Проданная (Шарм) - страница 72

И я уже сама готова распахнуть ноги. Раскрыться под ним, перед ним до самой сердцевины.

До боли хочется снова ощутить ту, другую, твердую, каменную тяжесть, чтоб снова уперлась во вход моего лона. Так хочется, что искры перед глазами.

Наклоняется ниже, проводя шершавым языком по моим губам, очерчивая их контур, разглаживая и помечая собой каждую складку, проникая мурашками под кожу губ, вырывая новый глухой стон.

Я проиграла, — понимаю, сжимая кулаки до хруста. Сто раз проиграла.

— Спокойной ночи, — вдруг шепчет Санников прямо мне в губы.


И голос даже нежный, бархатный, такой, каким был когда-то в прошлой жизни. Когда мы еще не были врагами, вернее, я еще не знала, что он — враг, а он, кажется, еще не решил меня растоптать ради мести. Или просто не знал тогда, чья я дочь? Тот голос, от которого шла кругом голова. Который крепче любого шампанского или самого крепкого виски.

Но он будто ударяет меня под дых. Снова. Уже в который раз за этот бесконечный вечер, давно перешедший в ночь, которая никак не закончится.

— Я подожду, София, — резко поднимается, а меня будто окатило ледяной водой. Хлестко. Как из ведра. Тело в миг сжимается от этого холода, утратив ощущение его тела, его кожи. — Я умею ждать. Но и затягивать не советую. Не в твоих интересах.

Последние слова он договаривает на ходу. Уже отвернувшись, уже спиной ко мне, доходя до двери.

Не веря, только хлопаю глазами, так и оставшись лежать с чуть раздвинутыми его коленом ногами, с раскинутыми в стороны руками.

Только с какой-то ненормальной страстью впитываю в себя его силуэт.

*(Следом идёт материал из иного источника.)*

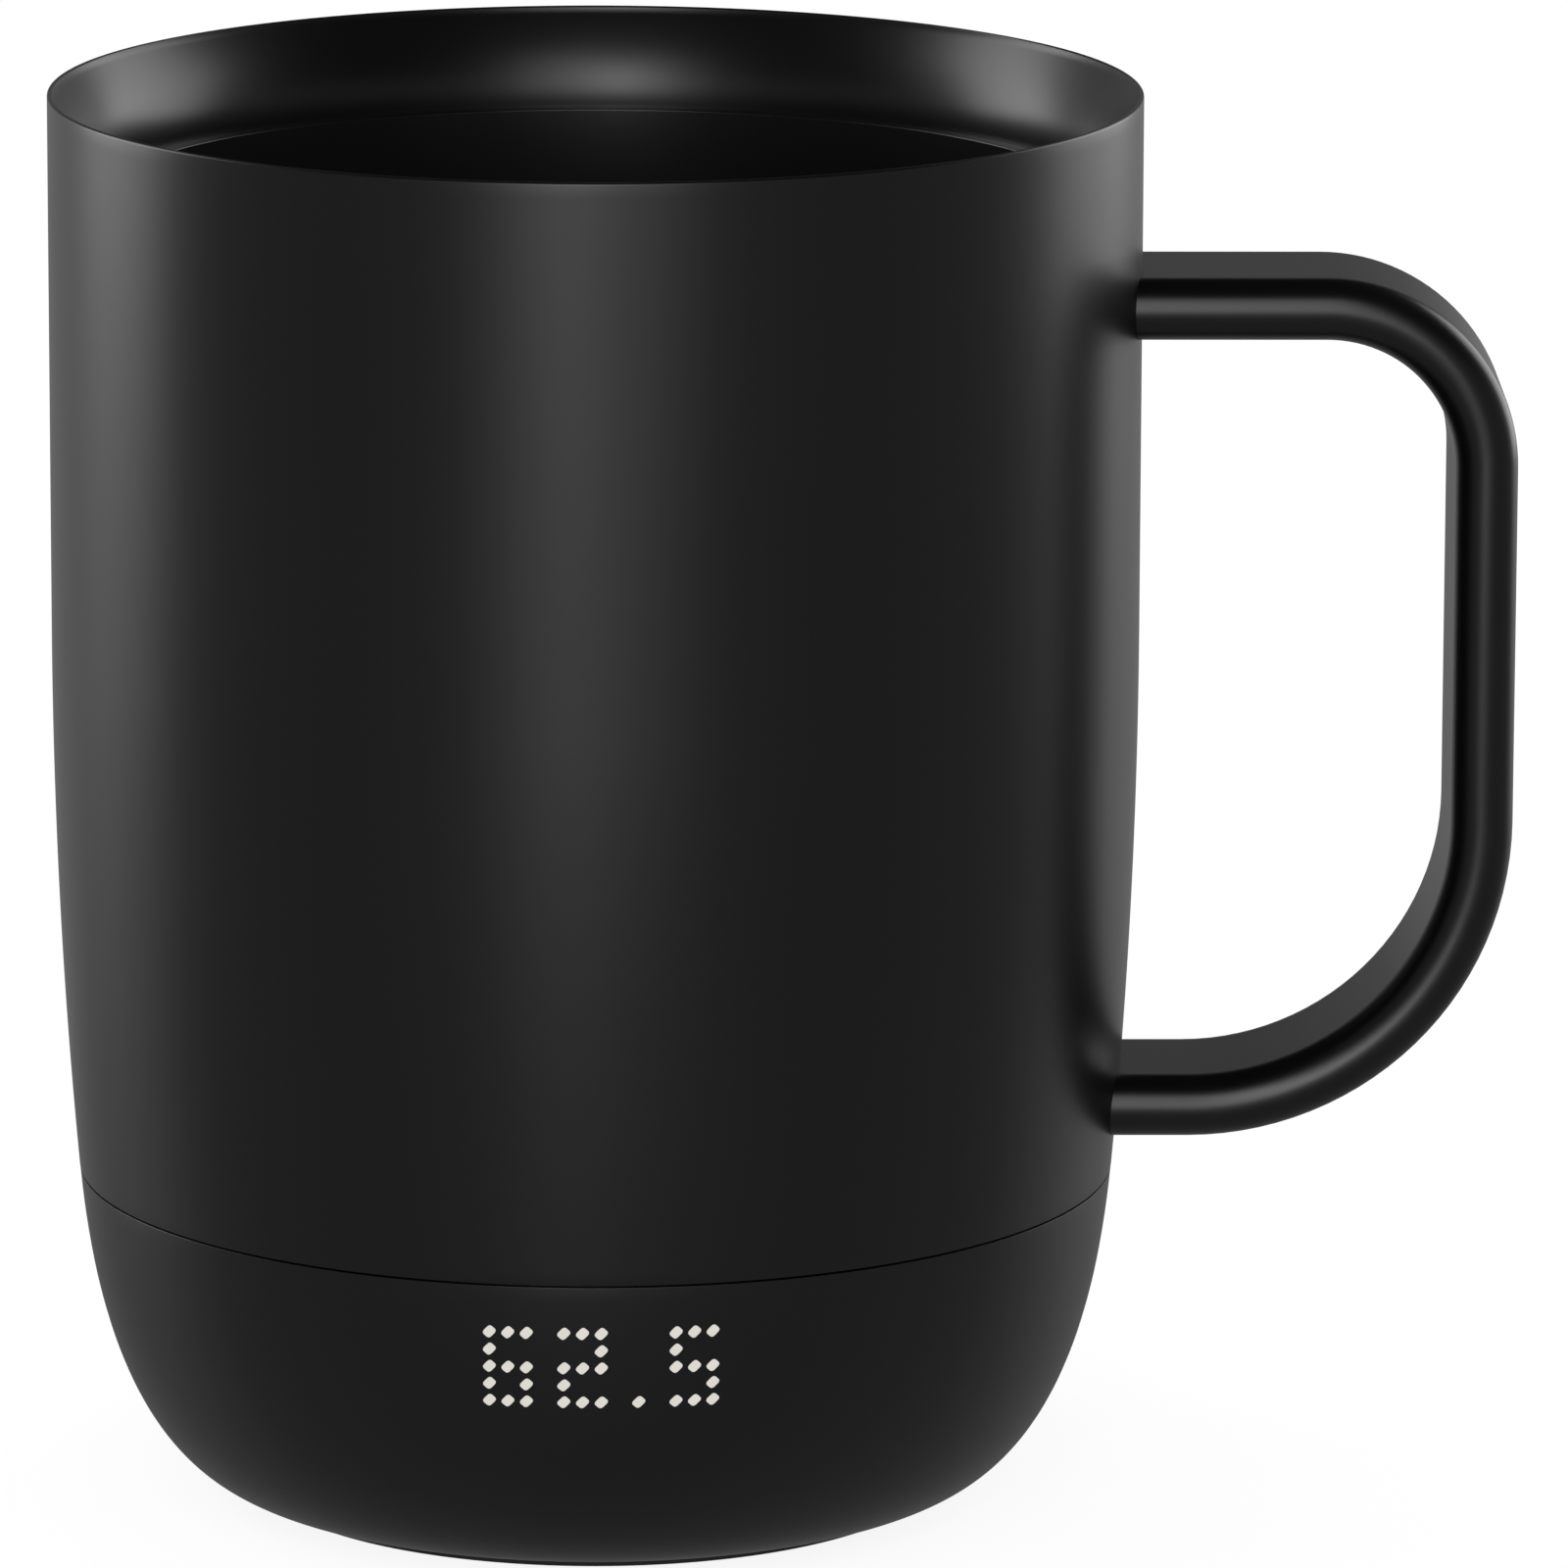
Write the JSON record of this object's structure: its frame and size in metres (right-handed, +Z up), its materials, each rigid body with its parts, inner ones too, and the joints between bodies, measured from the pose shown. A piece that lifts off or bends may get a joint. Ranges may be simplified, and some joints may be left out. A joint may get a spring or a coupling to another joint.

Мощное, огромное тело. Топорщащийся стоящий колом огромный член. Угрожающий разворот плеч. И совсем бесшумные шаги, как у кошки. Очень большой и крайне опасной кошки. С которой не стоило бы играть ни в какие игры.

Дверь тихо закрывается.

И мне приходится даже встряхнуть головой, чтобы убедиться, что это не наваждение.

Он ушел.

Действительно ушел!

Он меня не тронет! Этой ночью, по крайней мере.

Ушел.

А мое тело выгибается от болезненной, судорожной неудовлетворенности. Внутри все выкручивает так, как выкручивают руки. И я извиваюсь, закусив губу, сжимая ноги до боли, чтобы унять эту потребность продолжить, ощутить его внутри. Это как ломка, и меня трясет, подбрасывая на постели.

И я скручиваюсь снова и снова. А по венам новой вспышкой проноситься пламя ненависти.

К нему, — за все, что сделал, что довел меня до такого ненормального, животного состояния, в котором я и правда почти готова была умолять. Распалил огонь, который ни разу ни с кем другим не вспыхнул. Как в ту ночь, только сейчас это в тысячу раз сильнее.